Sales deals can be quite complex to measure as well.. IMHO is just that sales guys tend to be better negotiators, so they ask to get rewarded properly o go somewhere else with their skills.
Programmers go elsewhere to if not compensated appropriately, eventually. It just takes them a bit longer than sales guys.
It's management's job to be able to evaluate the contributions of their employees.

If they can't, perhaps they're 0.5x managers.

Almost any process that measures human output will be gamed (optimizing for measured output rather than overall success). It's basically impossible to game sales without resorting to outright fraud, whereas there are all kinds of ways to game individual engineering output measurements, in ways that do not align with the business objective.
Sure. That's all true. But it doesn't change the situation.

There are difficulties, but there are difficulties in any job. It's still the job of management to evaluate the performance and contribution of their employees.

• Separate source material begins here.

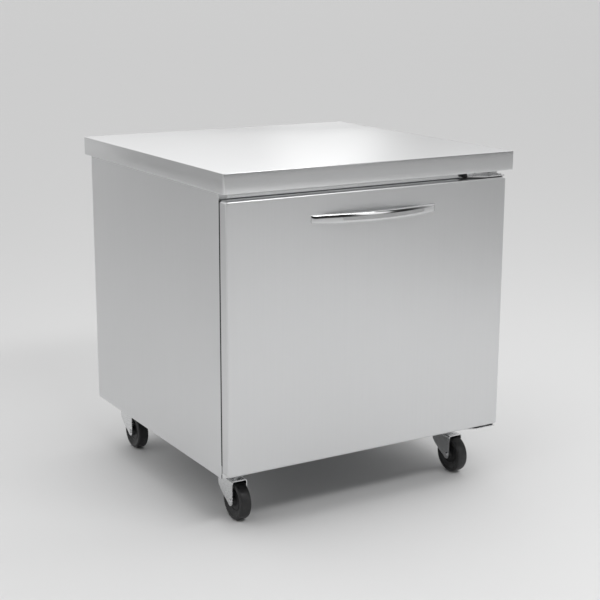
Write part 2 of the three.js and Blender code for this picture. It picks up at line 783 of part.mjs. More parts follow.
// ---- Fans --------------------------------------------------------------------------------

// Pitched blades on a hub about y, with a bore for the motor's shaft.
function fanShape(radius) {
  const halfLength = blade.hubLength / 2;
  const centre = { x: 0, y: 0, z: 0 };
  const hub = rod("y", centre, [-halfLength, halfLength], blade.hub);
  const span = outline([
    [-blade.root, blade.hub - blade.sunk],
    [blade.root, blade.hub - blade.sunk],
    [radius * 0.42, radius * 0.7],
    [radius * 0.3, radius * 0.93],
    [-radius * 0.18, radius * 0.97],
    [-radius * 0.34, radius * 0.72],
  ]);
  const blades = [];
  for (let i = 0; i < blade.count; i += 1) {
    const one = runAlongY(span, around(0, blade.thickness));
    one.rotateZ(THREE.MathUtils.degToRad(blade.pitch));
    blades.push(one.rotateY((2 * Math.PI * i) / blade.count));
  }
  const bore = rod("y", centre, [-halfLength - past, halfLength + past], blade.shaft + running, shaftFacets);
  return cut(join(hub, ...blades), bore);
}

// A motor behind a fan plate: can, shaft towards the fan and two straps that reach the plate.
function motorShape(axis, plateY, bladeY, { motor, motorLength, opening }, away) {
  const canNear = bladeY + away * (blade.hubLength / 2 + blade.motorGap);
  const can = rod("y", axis, ordered(canNear, canNear + away * motorLength), motor);
  const shaftTip = bladeY - away * (blade.hubLength / 2 - blade.shaftGap);
  const shaftRange = ordered(canNear + away * past, shaftTip);
  const shaft = rod("y", axis, shaftRange, blade.shaft, shaftFacets);
  const arm = opening + strap.beyond;
  const strapNear = canNear + away * strap.setBack;
  const strapY = ordered(strapNear, strapNear + away * strap.thickness);
  const bar = block(around(axis.x, 2 * arm), strapY, around(axis.z, strap.width));
  const feet = [-1, 1].map((side) =>
    block(
      ordered(axis.x + side * arm, axis.x + side * (arm - strap.foot)),
      ordered(plateY + away * seam, strapNear + (away * strap.thickness) / 2),
      around(axis.z, strap.width),
    ),
  );
  return join(can, shaft, bar, ...feet);
}

// ---- Evaporator, inside the cavity -------------------------------------------------------

function makeEvaporator() {
  const width = [-evaporatorHalf, evaporatorHalf];
  const height = [coverBottom, cavity.ceiling - seam];
  const depth = [coverFront, cavity.back - seam];
  const shell = block(width, depth, height);
  const hollow = block(grow(width, -sheet), [coverFront + sheet, cavity.back + past], grow(height, -sheet));
  const throughFront = grow([coverFront, coverFront + sheet], past);
  const opening = rod("y", coolAxis, throughFront, coolFan.opening, 24);
  const slots = [];
  const slotWidth = [knobX + intake.fromKnob, coolAxis.x - intake.fromFan];
  for (let row = 0; row < intake.rows; row += 1) {
    const z = height[0] + intake.bottom + row * intake.pitch;
    slots.push(block(slotWidth, throughFront, around(z, intake.height)));
  }
  const stemHole = rod("y", { x: knobX, z: coolAxis.z }, throughFront, knob.stem + running, shaftFacets);
  piece("evaporator_cover", "aluminium", cut(shell, hollow, opening, stemHole, ...slots));

  const coilRear = cavity.back - evaporator.coilGap;
  const coilDepth = [coilRear - evaporator.coil, coilRear];
  const coilHeight = around((height[0] + height[1]) / 2, evaporator.coilHeight);
  const coil = finBlock([-coilRight, coilRight], coilDepth, coilHeight, evaporator.finGroups);
  piece("evaporator_coil", "aluminium", coil);

  const bladeY = coverFront + sheet + blade.hubLength / 2 + coolFan.setBack;
  const motor = motorShape(coolAxis, coverFront + sheet, bladeY, coolFan, 1);
  piece("evaporator_fan_motor", "blackPaint", motor);
  const fan = jointGroup(new THREE.Vector3(coolAxis.x, bladeY, coolAxis.z));
  piece("evaporator_fan_blade", "greyPlastic", fanShape(coolFan.opening - coolFan.tipGap), fan);

  const dial = jointGroup(new THREE.Vector3(knobX, coverFront, coolAxis.z));
  const centre = { x: 0, y: 0, z: 0 };
  const cap = rod("y", centre, [-seam - knob.depth, -seam], knob.radius, 20);
  const stem = rod("y", centre, [-seam - past, sheet + knob.stemLength], knob.stem, shaftFacets);
  const capFront = -seam - knob.depth;
  const gripDepth = [capFront - knob.grip, capFront + past];
  const grip = block(around(0, knob.grip), gripDepth, around(0, 1.7 * knob.radius));
  piece("thermostat_knob", "blackPlastic", join(cap, stem, grip), dial);
}

// A finned coil as one body: a core with grooves between groups of fins and an end plate each side.
function finBlock(width, depth, height, groups) {
  const grooves = [];
  const pitch = (width[1] - width[0]) / groups;
  const grooveDepth = [depth[0] - past, depth[0] + groove.depth];
  for (let i = 0; i < groups; i += 1) {
    const x = width[0] + (i + 0.5) * pitch;
    grooves.push(block(around(x, pitch * groove.share), grooveDepth, grow(height, -groove.border)));
  }
  return cut(block(width, depth, height), ...grooves);
}

// ---- Condensing unit, in the machine room ------------------------------------------------

function makeCondensingUnit() {
  const width = around(condenserX, condenser.width);
  const height = [condenserBottom, condenserTop];
  const coil = finBlock(width, [condenserFront, condenserBack], height, condenser.finGroups);
  const legs = [-1, 1].map((side) =>
    block(
      around(condenserX + side * (condenser.width / 2 - condenserLeg.inset), condenserLeg.width),
      grow([condenserFront, condenserBack], -condenserLeg.margin),
      [baseTop + seam, condenserBottom + past],
    ),
  );
  piece("condenser_coil", "aluminium", join(coil, ...legs));

  const shroudDepth = [shroudFront, condenserFront - seam];
  const box = block(width, shroudDepth, height);
  const hollowDepth = [shroudFront + sheet, condenserFront + past];
  const hollow = block(grow(width, -sheet), hollowDepth, grow(height, -sheet));
  const opening = rod("y", hotAxis, grow(shroudDepth, past), hotFan.opening, 24);
  piece("condenser_shroud", "blackPaint", cut(box, hollow, opening));

  const bladeY = shroudFront + blade.hubLength / 2 - hotFan.proud;
  const motor = motorShape(hotAxis, shroudFront, bladeY, hotFan, -1);
  piece("condenser_fan_motor", "blackPaint", motor);
  const fan = jointGroup(new THREE.Vector3(hotAxis.x, bladeY, hotAxis.z));
  piece("condenser_fan_blade", "aluminium", fanShape(hotFan.opening - hotFan.tipGap), fan);
}

const standHeight = baseTop + seam + compressorBase.thickness;
const compressorBottom = standHeight + compressorBase.grommetHeight + seam;
const portOffset = compressor.ports / 2;
const portTop = compressorBottom + compressor.height + compressor.portRise;
const compressorAt = { x: half - compressor.fromSide, y: machineMiddle, z: compressorBottom };

function makeCompressor() {
  const { radius, height } = compressor;
  const dome = radius * compressor.dome;
  const steps = 3;
  const profile = [[0, compressor.lift]];
  for (let i = 1; i <= steps; i += 1) {
    const angle = (Math.PI / 2) * (i / steps);
    profile.push([radius * Math.sin(angle), compressor.lift + dome * (1 - Math.cos(angle))]);
  }
  for (let i = steps; i >= 0; i -= 1) {
    const angle = (Math.PI / 2) * (i / steps);
    profile.push([radius * Math.sin(angle), height - dome * (1 - Math.cos(angle))]);
  }
  const can = turned(profile, compressorAt, 20);
  const foot = block(
    around(compressorAt.x, compressorFoot.width),
    around(compressorAt.y, compressorFoot.depth),
    [compressorBottom, compressorBottom + compressorFoot.thickness],
  );
  const ports = [-1, 1].map((side) => {
    const at = { x: compressorAt.x + side * portOffset, y: compressorAt.y };
    return rod("z", at, [portTop - compressor.neckLength, portTop], compressor.neck, 12);
  });
  const terminal = block(
    around(compressorAt.x, terminalCover.width),
    [compressorAt.y + radius - terminalCover.sunk, compressorAt.y + radius + terminalCover.reach],
    around(compressorBottom + height / 2, terminalCover.height),
  );
  piece("compressor", "blackPaint", join(can, foot, ...ports, terminal));

  const plateX = around(compressorAt.x, compressorBase.width);
  const plateY = around(compressorAt.y, compressorBase.depth);
  const plate = block(plateX, plateY, [baseTop + seam, standHeight]);
  const grommets = [];
  for (const x of grow(plateX, -compressorBase.inset)) {
    for (const y of grow(plateY, -compressorBase.inset)) {
      const range = [standHeight - past, compressorBottom - seam];
      grommets.push(rod("z", { x, y }, range, compressorBase.grommet, 12));
    }
  }
  piece("compressor_base", "galvanised", join(plate, ...grommets));
}

function makeMachineRoomFittings() {
  const width = around(drainPan.fromMiddle, drainPan.width);
  const depth = around(machineMiddle, drainPan.depth);
  const low = baseTop + drainPan.lift;
  const outer = block(width, depth, [low, low + drainPan.height]);
  const { wall: skin } = drainPan;
  const inner = block(grow(width, -skin), grow(depth, -skin), [low + skin, low + drainPan.height + past]);
  piece("condensate_pan", "blackPlastic", cut(outer, inner));

  const boxBottom = bottom + controlBox.bottom;
  const boxX = around(half - controlBox.fromSide, controlBox.width);
  const boxY = [machineFront + seam, machineFront + seam + controlBox.depth];
  const boxZ = [boxBottom, boxBottom + controlBox.height];
  const lidY = [boxY[1] - controlBox.lid, boxY[1] - controlBox.lid + controlBox.lidLine];
  const lidLine = block(grow(boxX, past), lidY, grow(boxZ, past));
  const lidCore = block(grow(boxX, -controlBox.score), grow(lidY, past), grow(boxZ, -controlBox.score));
  piece("control_box", "greyPlastic", cut(block(boxX, boxY, boxZ), cut(lidLine, lidCore)));
}

function makeRefrigerantLines() {
  const { suction, liquid, drain: waste } = crossings;
  const cavitySide = cavity.back - line.insideWall;
  const coilPort = coilRight + seam;
  const { y: portY } = compressorAt;
  const suctionPort = compressorAt.x + portOffset;
  const lineTop = portTop + line.rise;
  piece("suction_line", "copper", tube([
    [coilPort, cavitySide, suction.z],
    [suction.x, cavitySide, suction.z],
    [suction.x, machineFront + line.fromWall, suction.z],
    [suction.x, machineFront + line.fromWall, lineTop],
    [suctionPort, portY, lineTop],
    [suctionPort, portY, portTop + seam],
  ], line.suction, 36));

  const condenserPort = condenserX + condenser.width / 2 + seam;
  const drierX = condenserPort + drier.fromCondenser + drier.radius;
  const drierY = condenserBack - condenser.depth / 2;
  const drierBottom = condenserTop + drier.overCondenser;
  const drierTop = drierBottom + drier.length;
  const can = rod("z", { x: drierX, y: drierY }, [drierBottom, drierTop], drier.radius);
  const stub = tube([
    [condenserPort, drierY, condenserTop - line.underCondenserTop],
    [drierX, drierY, condenserTop - line.underCondenserTop],
    [drierX, drierY, drierBottom + past],
  ], line.liquid, 12);
  piece("filter_drier", "copper", join(can, stub));

  piece("liquid_line", "copper", tube([
    [drierX, drierY, drierTop + seam],
    [drierX, drierY, liquid.z],
    [liquid.x, machineFront + line.fromWall, liquid.z],
    [liquid.x, cavitySide, liquid.z],
    [coilPort, cavitySide, liquid.z],
  ], line.liquid, 32));

  const dischargePort = compressorAt.x - portOffset;
  const inletY = drierY - drier.radius - line.dischargeFromDrier;
  const inletHeight = condenserTop - line.dischargeUnderTop;
  piece("discharge_line", "copper", tube([
    [dischargePort, portY, portTop + seam],
    [dischargePort, portY, inletHeight],
    [drierX, inletY, inletHeight],
    [condenserPort, inletY, inletHeight],
  ], line.discharge, 24));

  const panTop = baseTop + drainPan.lift + drainPan.height;
  piece("drain_tube", "whitePlastic", tube([
    [waste.x, cavity.back - drain.intoCover, waste.z],
    [waste.x, machineFront + drain.fromWall, waste.z],
    [waste.x, machineMiddle, (waste.z + panTop) / 2],
    [waste.x, machineMiddle, panTop - drain.intoPan],
  ], drain.radius, 26));
}

// ---- Assembly ----------------------------------------------------------------------------

makeWorktop();
makeSidePanels();
makeBaseAndTop();
makeFaceFrame();
makeLinerAndInsulation();
makeRearCover();
makePowerInlet();
makeDoor();
makeHinges();

const casterY = { front: face + caster.fromFront, rear: back - caster.fromBack };
for (const [end, y] of Object.entries(casterY)) {
  for (const [hand, side] of [["left", -1], ["right", 1]]) {
    makeCaster(end + "_" + hand, side * (half - caster.fromSide), y);
  }
}

makeShelf("lower_shelf", shelf.lower);
makeShelf("upper_shelf", shelf.upper);
const pilasterY = {
  front: shelfDepth[0] + pilaster.fromShelfEnd,
  rear: shelfDepth[1] - pilaster.fromShelfEnd,
};
for (const [end, y] of Object.entries(pilasterY)) {
  for (const [hand, side] of [["left", -1], ["right", 1]]) {
    makePilaster("pilaster_" + end + "_" + hand, side, y);
  }
}

makeEvaporator();
makeCondensingUnit();
makeCompressor();
makeMachineRoomFittings();
makeRefrigerantLines();

export default refrigerator;
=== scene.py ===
"""Looks of the undercounter refrigerator: camera, light, and the fine surface of every piece.

Metres, in the part's own frame: +Z up, the door faces -Y, the origin on the floor under the middle.
"""
import json
import math
from collections import namedtuple

import bmesh
import bpy
from mathutils import Euler, Matrix, Vector


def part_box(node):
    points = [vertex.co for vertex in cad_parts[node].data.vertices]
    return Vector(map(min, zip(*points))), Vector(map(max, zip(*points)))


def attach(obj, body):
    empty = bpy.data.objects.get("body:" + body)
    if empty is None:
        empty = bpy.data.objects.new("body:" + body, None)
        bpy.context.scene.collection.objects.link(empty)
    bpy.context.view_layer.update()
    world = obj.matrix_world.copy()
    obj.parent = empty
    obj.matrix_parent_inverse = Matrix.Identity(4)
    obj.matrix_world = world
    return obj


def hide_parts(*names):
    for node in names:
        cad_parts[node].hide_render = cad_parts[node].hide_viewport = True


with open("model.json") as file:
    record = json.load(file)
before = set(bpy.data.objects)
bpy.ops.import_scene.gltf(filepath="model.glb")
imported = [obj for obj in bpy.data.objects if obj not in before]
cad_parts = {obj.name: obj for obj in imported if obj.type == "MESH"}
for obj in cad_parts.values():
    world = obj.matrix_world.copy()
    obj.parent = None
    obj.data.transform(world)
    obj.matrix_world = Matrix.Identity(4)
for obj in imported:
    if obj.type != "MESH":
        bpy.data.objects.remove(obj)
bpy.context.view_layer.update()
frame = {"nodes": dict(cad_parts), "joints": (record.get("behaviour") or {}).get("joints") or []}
scene = bpy.context.scene
scene.view_settings.view_transform = "Standard"
CORNERS = ["front_left", "front_right", "rear_left", "rear_right"]


# ---- Camera, light and floor ---------------------------------------------------------------


def make_camera():
    """Stands to the left of the door and looks down at the cabinet."""
    data = bpy.data.cameras.new("camera")
    data.lens = 79.8
    data.sensor_width = 36.0
    data.clip_end = 500.0
    camera = bpy.data.objects.new("camera", data)
    tilt_down, turned, roll = 0.2372, -0.54, 0.0037
    place = Matrix.Translation((-1.7387, -2.9374, 1.2691))
    aim = Euler((math.pi / 2 - tilt_down, 0.0, turned)).to_matrix().to_4x4()
    camera.matrix_world = place @ aim @ Matrix.Rotation(roll, 4, "Z")
    scene.collection.objects.link(camera)
    scene.camera = camera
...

The more rote the process, the worse it will be, since, as you say, it will be able to be gamed. As a general rule, I've found larger organizations are worse at it because they have more rote processes, with complicated matrices, charts, etc.

I've been a cog at small, medium, and large orgs. I've been team or project-level management at small and large orgs. I was happiest being management at the small level. Much less politic-y stuff and more freedom to manage the way I saw best. I enjoyed being managed most at the mid-level company. Less room for managerial whims that small companies can suffer from. (Yes, I know I'm playing both sides on that. Heh.) And less of the 7,000 item Employee Evaluation Form Of Doom that big companies have.

It's hard, no doubt. But a manager saying they can't accurately evaluate their employees is literally saying, "I can't do my job." Any manager should always have a very, very good idea what's going on with their employees and their contributions.

Sure you can game sales to some extent. You can game the specific commission system. That's why it's very important for the specific incentives of the commission system to match the specific goals of the company.
Produces 10x what? Lines of code? Don't make me laugh.
Measuring productivity by lines of code is like measuring aircraft quality by weight added..

Never met someone that is 10x more productive than the rest?

It is not hard to understand, but it is hard to measure.

Do you reward writing more code, better code, code with less bugs? There is no one axis to measure along where as in sales you just measure the sale price.

It's much harder to measure the production of "coders."
And even harder to measure the production of executives, yet they don't seem to have any trouble pulling in the big paychecks.
People hand the company money when sales do their job. No one hands the company money because you wrote an extra 1,000 lines of code this week down in your cube on B2. Just like the janitor who doesn't get paid 10x as much if he spends some extra time scrubbing the bathrooms.
Sales need something to sell. Jobs are paid based on the perception of how difficult it is to find someone to do it. CEO's are paid ridiculous amounts because the perception is almost no one can do the job. Janitors are paid little because the perception is almost anyone can do the job. The result of this is that many buildings are cleaned poorly, so nxt time you see a dirty bathroom, don't blame the janitor, blame the person hiring the janitor. The supply of good janitors is much more restricted than it appears, but that's because the person hiring typically can't see the value in paying more.

For programmers it's the same. Good programmers can make or break a business by building software which sells itself, or by building software with 10 times less effort, turning loss into profit, but many people hiring the programmers don't see it that way, so many programming jobs underpay, and many people paid to program have no business being anywhere near a keyboard.

No?

Then why does your company employ you? Are they doing charity?

Science says that will give you worse results:

http://www.ted.com/talks/dan_pink_on_motivation

you are actually a cost saver, not a profit generator. sales generate profit, a coder does not do this directly (e.g. selling).
The coder may be a cost saver in some cases, but not necessarily all; if that sales guy is selling software that the coder wrote, then the coder is just as much of a profit generator (actually more) as the sales guy who just sold the product that someone else made. The manufacturer and salesperson are both important. Generally speaking, the value of these positions is about even; specific situations may slightly favor one position over the other.
I worked a while as an "engineer who accompanies the sales guy to potential clients". Not really a sales engineer, as I didn't do actual salesman-y stuff and didn't manage accounts or anything. More as the guy who answered tech questions, gathered requirements, communicated back to the engineering team to get feature request time estimates, that kind of thing. More a 'liaison to the salesguy' than anything, though I would sit in on sales meetings.

It was fun, really. Lots of travel, lots of meeting people, lots of finding out what they really wanted us to be offering.

Anyway, I learned a lot about the art of sales, and while I was admittedly jealous of the money our salesguys made (some in 7-figure-land), I also learned it takes a specific kind of person to do it well.

And I could easily see why so many of them were such heavy drinkers. Combination of having to be very social and having the pressure of the revenue riding personally on your shoulders. I think as engineers you don't feel that pressure so directly. Certain execs in a startup, sure, but they're also part sales, in a way.